A continuación, tuvo lugar una larga y triste peregrinación de nuestro hombre por todos los lugares del «Madrid de noche», para encontrar a don Jacinto. Le buscó por los saloncillos de varios teatros, por diversos cafés y chocolaterías que solía frecuentar, sin resultado alguno. Finalmente, se apostó en la puerta de la casa de Benavente, en la calle de Atocha, en donde aguardó en vano durante toda la noche, bajo una lluvia pertinaz, a que éste regresase a su domicilio. En cuanto le viera llegar, se abalanzaría sobre él y lo que tuviera que pasar, pasaría indefectiblemente.
Afirmó Jardiel después que «hay un dios que protege a los grandes hombres», pues Benavente no apareció por allí en toda la noche. Nuestro hombre era pequeño, pero de constitución recia y fuerte, acostumbrado al ejercicio físico. Espoleado por la rabia, podía muy bien haber propinado a don Jacinto una gran paliza, de haberle hallado aquella noche.
Afortunadamente, esto no sucedió. El frustrado asaltante regresó a su domicilio, mojado y abatido, reflexionando sobre la manera en la que los autores consagrados cerraban el camino del éxito a los nuevos talentos.
Al día siguiente, le llegó un aviso de la empresa del teatro, para que se presentara allí rápidamente. Cuando llegó le explicaron que todo había sido una oficiosidad del secretario de don Jacinto y que éste nunca se había opuesto a nada. Además, estaba casi ofendido de que nadie hubiera podido pensar que él fuera capaz de hacer una cosa así.
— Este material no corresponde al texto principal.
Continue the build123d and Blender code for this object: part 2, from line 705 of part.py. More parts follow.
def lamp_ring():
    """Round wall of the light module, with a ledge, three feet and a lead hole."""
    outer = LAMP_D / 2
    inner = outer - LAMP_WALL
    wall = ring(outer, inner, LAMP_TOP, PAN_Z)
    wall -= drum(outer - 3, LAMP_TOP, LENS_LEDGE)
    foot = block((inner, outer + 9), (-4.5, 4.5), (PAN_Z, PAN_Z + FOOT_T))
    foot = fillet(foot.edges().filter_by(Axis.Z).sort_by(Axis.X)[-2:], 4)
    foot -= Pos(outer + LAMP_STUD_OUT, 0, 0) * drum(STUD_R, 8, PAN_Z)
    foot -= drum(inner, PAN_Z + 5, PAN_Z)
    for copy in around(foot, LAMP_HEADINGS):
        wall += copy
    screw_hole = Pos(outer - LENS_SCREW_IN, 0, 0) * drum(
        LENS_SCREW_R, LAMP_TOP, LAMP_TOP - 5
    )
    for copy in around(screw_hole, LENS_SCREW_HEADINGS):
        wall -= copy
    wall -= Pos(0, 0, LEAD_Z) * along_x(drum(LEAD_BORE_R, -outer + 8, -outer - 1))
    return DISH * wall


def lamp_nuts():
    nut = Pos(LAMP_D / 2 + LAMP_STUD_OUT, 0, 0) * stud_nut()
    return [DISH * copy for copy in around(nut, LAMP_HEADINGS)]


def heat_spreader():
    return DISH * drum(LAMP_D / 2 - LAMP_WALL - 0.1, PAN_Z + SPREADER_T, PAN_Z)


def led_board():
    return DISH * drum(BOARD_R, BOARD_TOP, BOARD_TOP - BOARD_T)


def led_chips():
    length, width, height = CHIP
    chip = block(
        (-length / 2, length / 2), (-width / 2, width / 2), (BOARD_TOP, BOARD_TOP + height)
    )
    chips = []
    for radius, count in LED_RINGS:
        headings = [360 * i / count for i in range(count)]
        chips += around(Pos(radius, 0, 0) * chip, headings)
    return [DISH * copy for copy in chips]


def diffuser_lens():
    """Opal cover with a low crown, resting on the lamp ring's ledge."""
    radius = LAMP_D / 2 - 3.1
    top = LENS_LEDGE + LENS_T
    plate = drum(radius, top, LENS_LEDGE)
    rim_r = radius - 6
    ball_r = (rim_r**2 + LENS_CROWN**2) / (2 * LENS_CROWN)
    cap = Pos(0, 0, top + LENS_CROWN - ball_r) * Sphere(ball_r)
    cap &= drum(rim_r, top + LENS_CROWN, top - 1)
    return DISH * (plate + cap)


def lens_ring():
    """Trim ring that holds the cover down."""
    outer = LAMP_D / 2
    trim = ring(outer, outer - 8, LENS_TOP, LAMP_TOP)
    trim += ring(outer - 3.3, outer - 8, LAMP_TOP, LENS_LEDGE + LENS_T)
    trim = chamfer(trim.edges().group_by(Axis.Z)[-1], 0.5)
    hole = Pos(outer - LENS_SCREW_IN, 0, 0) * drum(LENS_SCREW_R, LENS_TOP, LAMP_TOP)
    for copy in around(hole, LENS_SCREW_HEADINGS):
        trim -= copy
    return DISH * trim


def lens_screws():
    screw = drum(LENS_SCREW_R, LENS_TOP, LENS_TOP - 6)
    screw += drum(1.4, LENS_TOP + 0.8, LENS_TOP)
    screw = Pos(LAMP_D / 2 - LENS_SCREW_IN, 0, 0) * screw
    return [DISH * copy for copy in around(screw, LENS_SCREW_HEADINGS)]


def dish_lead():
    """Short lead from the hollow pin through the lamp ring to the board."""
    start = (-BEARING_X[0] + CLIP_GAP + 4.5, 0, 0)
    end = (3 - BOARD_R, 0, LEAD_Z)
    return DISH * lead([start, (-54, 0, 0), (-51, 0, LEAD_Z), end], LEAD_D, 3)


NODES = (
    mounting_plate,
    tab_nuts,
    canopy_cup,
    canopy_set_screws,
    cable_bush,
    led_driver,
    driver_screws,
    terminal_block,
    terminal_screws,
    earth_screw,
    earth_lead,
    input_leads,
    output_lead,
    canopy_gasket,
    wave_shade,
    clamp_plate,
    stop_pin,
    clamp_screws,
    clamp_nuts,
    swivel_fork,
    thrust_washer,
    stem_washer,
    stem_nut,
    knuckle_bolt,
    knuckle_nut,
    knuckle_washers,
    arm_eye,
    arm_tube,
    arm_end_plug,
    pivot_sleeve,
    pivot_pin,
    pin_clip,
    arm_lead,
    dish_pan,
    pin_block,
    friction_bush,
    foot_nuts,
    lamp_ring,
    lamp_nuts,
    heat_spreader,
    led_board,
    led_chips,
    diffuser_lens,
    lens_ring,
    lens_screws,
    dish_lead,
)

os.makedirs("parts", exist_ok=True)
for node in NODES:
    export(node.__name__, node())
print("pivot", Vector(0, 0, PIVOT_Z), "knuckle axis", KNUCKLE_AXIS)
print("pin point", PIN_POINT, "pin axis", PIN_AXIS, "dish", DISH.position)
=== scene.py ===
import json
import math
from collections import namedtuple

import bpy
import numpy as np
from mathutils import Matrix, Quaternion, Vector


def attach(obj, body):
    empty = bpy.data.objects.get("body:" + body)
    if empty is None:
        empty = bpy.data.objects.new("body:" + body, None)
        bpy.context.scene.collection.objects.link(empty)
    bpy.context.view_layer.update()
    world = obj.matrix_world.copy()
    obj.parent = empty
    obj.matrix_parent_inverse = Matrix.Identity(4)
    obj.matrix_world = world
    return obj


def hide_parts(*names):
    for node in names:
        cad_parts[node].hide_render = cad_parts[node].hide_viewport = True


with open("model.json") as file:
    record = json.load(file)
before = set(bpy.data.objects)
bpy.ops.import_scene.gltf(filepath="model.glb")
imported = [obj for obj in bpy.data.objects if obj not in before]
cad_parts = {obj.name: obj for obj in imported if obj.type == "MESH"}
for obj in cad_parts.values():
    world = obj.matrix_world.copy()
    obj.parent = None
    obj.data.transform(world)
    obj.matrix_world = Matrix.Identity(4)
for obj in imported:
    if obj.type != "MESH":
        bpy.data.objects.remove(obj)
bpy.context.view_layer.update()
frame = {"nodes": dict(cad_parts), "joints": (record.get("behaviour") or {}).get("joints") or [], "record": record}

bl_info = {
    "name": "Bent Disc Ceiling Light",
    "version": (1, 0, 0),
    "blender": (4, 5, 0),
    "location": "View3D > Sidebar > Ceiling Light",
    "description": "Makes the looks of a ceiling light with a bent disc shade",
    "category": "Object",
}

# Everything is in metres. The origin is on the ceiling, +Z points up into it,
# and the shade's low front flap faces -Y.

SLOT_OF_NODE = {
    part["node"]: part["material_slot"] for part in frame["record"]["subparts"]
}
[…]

Todo se había resuelto y Don Jacinto nunca llegó a saber lo cerca que había estado de ser vapuleado por un compañero de letras.
A finales de mayo se estrenó Una noche de primavera sin sueño, con éxito creciente a lo largo de sus actos. Crítica y espectadores se mostraron unánimes en reconocer la calidad de la obra.
Claro que dijeron que había en ella «inexperiencias de toda primera obra». ¡Menos mal que no supieron que aquélla no era la primera, sino que su autor ya había escrito más de sesenta, pues de otra manera le hubieran aconsejado rápidamente que abandonara aquella profesión e hiciese oposiciones a Hacienda!